По окончанию девятого класса Женька устроился работать в театр, художником. И перешёл учиться в вечернюю школу. Он звал меня тоже уйти в театр и в «вечернюю», а потом вместе поступать на худграф. И я даже несколько раз была у него на работе, видела какие огромные декорации он рисует. Но к этому времени я уже твёрдо решила стать археологом и поступать на истфак.
После Женька поступил на худграф Уфимского института культуры, а я на истфак Уральского государственного университета. И наши пути окончательно разошлись.

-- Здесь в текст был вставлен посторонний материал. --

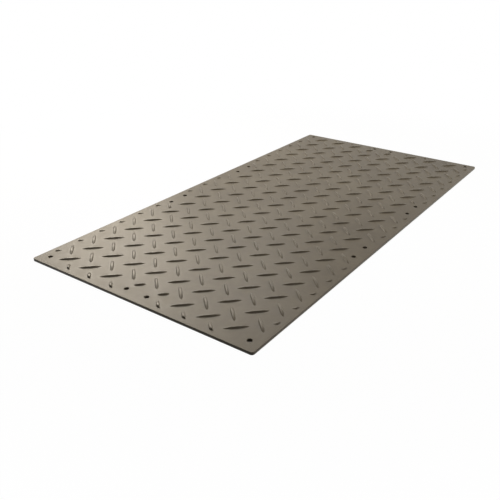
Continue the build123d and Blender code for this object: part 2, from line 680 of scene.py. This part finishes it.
paper = bpy.data.materials.new("studio_paper")
paper.use_nodes = True
paper.node_tree.nodes.clear()
graph = Strand(paper.node_tree)
lit = graph.node("ShaderNodeBsdfDiffuse", None, {"Color": lit_paper})
glow = graph.node("ShaderNodeEmission", None, {"Color": white, "Strength": 1.0})
shown = graph.node("ShaderNodeMixShader", None, {0: lit_share(graph), 1: glow, 2: lit})
thrown = graph.node("ShaderNodeBsdfDiffuse", None, {"Color": thrown_paper})
paper_skin = graph.node("ShaderNodeMixShader", None, {0: seen_directly(graph), 1: thrown, 2: shown})
graph.node("ShaderNodeOutputMaterial", None, {"Surface": paper_skin})
floor_mesh.materials.append(paper)

world = bpy.data.worlds.new("studio")
world.use_nodes = True
world.node_tree.nodes.clear()
graph = Strand(world.node_tree)
room = seen_directly(graph).mix(grey(room_light), white)
air = graph.node("ShaderNodeBackground", None, {"Color": room, "Strength": 1.0})
graph.node("ShaderNodeOutputWorld", None, {"Surface": air})
bpy.context.scene.world = world
print("floor", floor_size, "m wide")

# %% [markdown]
# ## The lamps
# In the photograph the light comes from behind the mat. It shows as a broad sheen on the far left of
# the top, while the flanks of the lugs that face the camera stay dark, and so does the short side.
# The long side on the right is as light as the top. Three soft panels do that: one low behind, whose
# reflection is the sheen, a wide one higher up behind, which lights the plastic and fades to the
# right, and a far one on the right.


# %% Lamps
sheen_tint = (1.0, 0.90, 0.75)
room_tint = (1.0, 0.93, 0.83)


def direction(azimuth, elevation):
    """The direction of a place in the studio, from its degrees round Z from +X and above the floor."""
    turn, rise = math.radians(azimuth), math.radians(elevation)
    return Vector((math.cos(turn) * math.cos(rise), math.sin(turn) * math.cos(rise), math.sin(rise)))


def panel(name, tint, watts, size, spread, aim, azimuth, elevation, distance):
    """A soft rectangular lamp that looks at its aim. A spread under 180 degrees dims its light aside."""
    data = bpy.data.lights.new(name, "AREA")
    data.shape = "RECTANGLE"
    data.size, data.size_y = size
    data.spread = math.radians(spread)
    data.energy = watts
    data.color = tint
    lamp = bpy.data.objects.new(name, data)
    towards = direction(azimuth, elevation)
    lamp.location = Vector((*aim, 0.0)) + towards * distance
    lamp.rotation_mode = "QUATERNION"
    lamp.rotation_quaternion = towards.to_track_quat("Z", "Y")
    bpy.context.scene.collection.objects.link(lamp)
    return lamp


sheen_panel = panel(
    "sheen_panel", sheen_tint, watts=47, size=(1.4, 0.9), spread=180,
    aim=(-1.0, 0.36), azimuth=51, elevation=28.5, distance=3.5,
)
back_panel = panel(
    "back_panel", room_tint, watts=37, size=(3.0, 1.5), spread=125,
    aim=(-0.95, 0.05), azimuth=50, elevation=40, distance=3.2,
)
side_panel = panel(
    "side_panel", room_tint, watts=82, size=(1.6, 0.8), spread=180,
    aim=(-0.3, -0.4), azimuth=-55, elevation=22, distance=4.2,
)
print("lamps", [lamp.name for lamp in (sheen_panel, back_panel, side_panel)])

# %% [markdown]
# ## The camera
# The four corners of the mat in the photograph fix the camera: how long its lens is, where it stands
# and how it is turned. It looks at a point on the floor from a direction round Z and a height, and it
# is rolled by a hair. The small shift is half a pixel, because the corners were read at pixel centres.

# %% Camera
picture_width = 500
focal_pixels = 618.2
aim_point = Vector((-0.5584, -0.1263, 0.0))
camera_distance = 2.8902
camera_azimuth = 215.54
camera_elevation = 26.82
camera_roll = math.radians(0.24)

lens = bpy.data.cameras.new("camera")
lens.sensor_width = 36.0
lens.lens = focal_pixels * lens.sensor_width / picture_width
lens.shift_x = -0.5 / picture_width
lens.shift_y = 0.5 / picture_width
camera = bpy.data.objects.new("camera", lens)
back = direction(camera_azimuth, camera_elevation)
camera.location = aim_point + camera_distance * back
camera.rotation_mode = "QUATERNION"
level = (-back).to_track_quat("-Z", "Y")
camera.rotation_quaternion = level @ Quaternion((0, 0, 1), camera_roll)
bpy.context.scene.collection.objects.link(camera)
bpy.context.scene.camera = camera
bpy.context.scene.view_settings.view_transform = "Standard"
print("lens", round(lens.lens, 2), "mm, camera at", [round(value, 3) for value in camera.location])
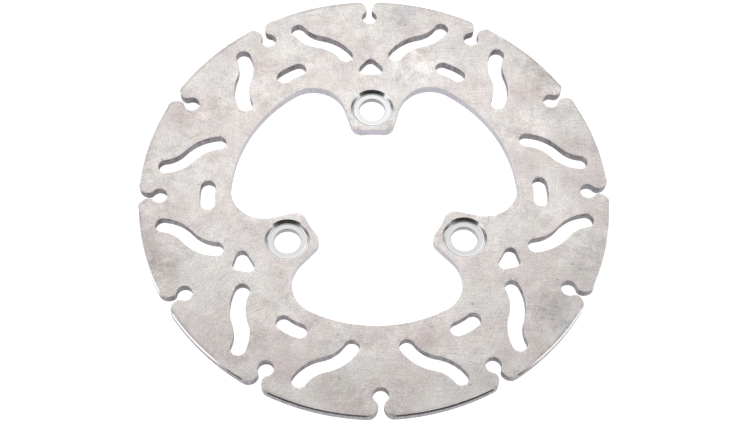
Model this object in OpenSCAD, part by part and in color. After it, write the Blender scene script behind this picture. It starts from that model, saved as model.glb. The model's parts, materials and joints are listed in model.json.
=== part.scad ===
// Motorcycle brake disc: one flat steel plate with a slotted friction ring
// and three ears that bolt to the wheel hub.
// Origin: centre of the disc on the flat face that rests on the hub.
// +Z points through the plate to the outer face, where the bolt seats are sunk.
// +Y points at one of the three bolts.

/* [Plate] */
// Outside diameter of the friction ring
disc_d = 187; // [184:0.5:200]
// Thickness of the plate
disc_t = 4; // [3.5:0.1:5]
// Chamfer turned on both corners of the outer edge
rim_chamfer = 0.5; // [0.1:0.05:0.8]

/* [Hub opening] */
// Radius of the bays between the ears
bay_r = 57.1; // [56:0.1:57.6]
// Radius of the round pocket where an ear leaves the ring
pocket_r = 13.5; // [12:0.5:15]
// Diameter of the circle that the tips of the ears lie on
spigot_d = 58.8; // [54:0.2:60]

/* [Ears] */
// Width of an ear at the bolt circle
ear_w = 22.2; // [21:0.1:24]
// Slope of each side of an ear, from straight out
ear_taper = 16.5; // [14:0.5:18]
// Radius of the corners at the tip of an ear
ear_corner_r = 4.5; // [3:0.1:5]

/* [Bolt seats] */
// Number of ears, each with one bolt
bolt_count = 3; // [2, 3]
// Diameter of the bolt circle
bolt_pcd = 80; // [78:0.5:81]
// Diameter of the bolt hole
bolt_hole_d = 10.5; // [8:0.1:11]
// Diameter of the sunk seat at the outer face
seat_d = 17.4; // [16.6:0.1:18]
// Diameter of the flat floor of the seat
seat_floor_d = 15.2; // [13:0.1:16]
// Depth of the seat
seat_depth = 1.7; // [0.5:0.1:2.5]

/* [Rim notches] */
// Number of notches in the rim
notch_count = 12; // [6, 12]
// Radius of the round inner end of a notch
notch_r = 3.1; // [2.5:0.1:3.1]
// Distance from the rim to the centre of the round inner end
notch_depth = 8.45; // [8.45:0.05:9]
// Width of the neck that opens the notch to the rim
neck_w = 2.2; // [2.2:0.1:3.4]
// Radius of the nose between the neck and the round end
nose_r = 2; // [1.6:0.1:2]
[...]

Последний раз мы виделись на третьем курсе. В зимние каникулы мы с папой летели в Грузию, а Женька то ли в Москву, то ли в Ленинград. Из-за непогоды все рейсы откладывались на неопределённое время. И мы столкнулись с Женькой в аэропорту прямо нос к носу. Точнее, нос к носу – это потом, после моего окрика на весь аэропорт: «Габерштро!».
Парень, прошедший мимо, вздрогнул и резко обернулся на крик. Это было как пароль. И он бросился искать крикнувшего этот пароль. Вот тут-то мы и столкнулись. Радости не было предела. Мы, проболтали всё оставшееся до полёта время. Женька очень вырос, вообще длиннота и худоба, выше меня на голову. Он собирался обзавестись семьёй и показал фотографию невесты, очень красивой изящной девушки. Она была балериной. И я поняла, что мы по-прежнему друзья, несмотря на то, что столько времени не виделись, потому что таким сокровенным делятся только с друзьями.
Через год Женька вместе со своими родителями и женой уехал в Германию, тогда советским немцам разрешили туда переселиться.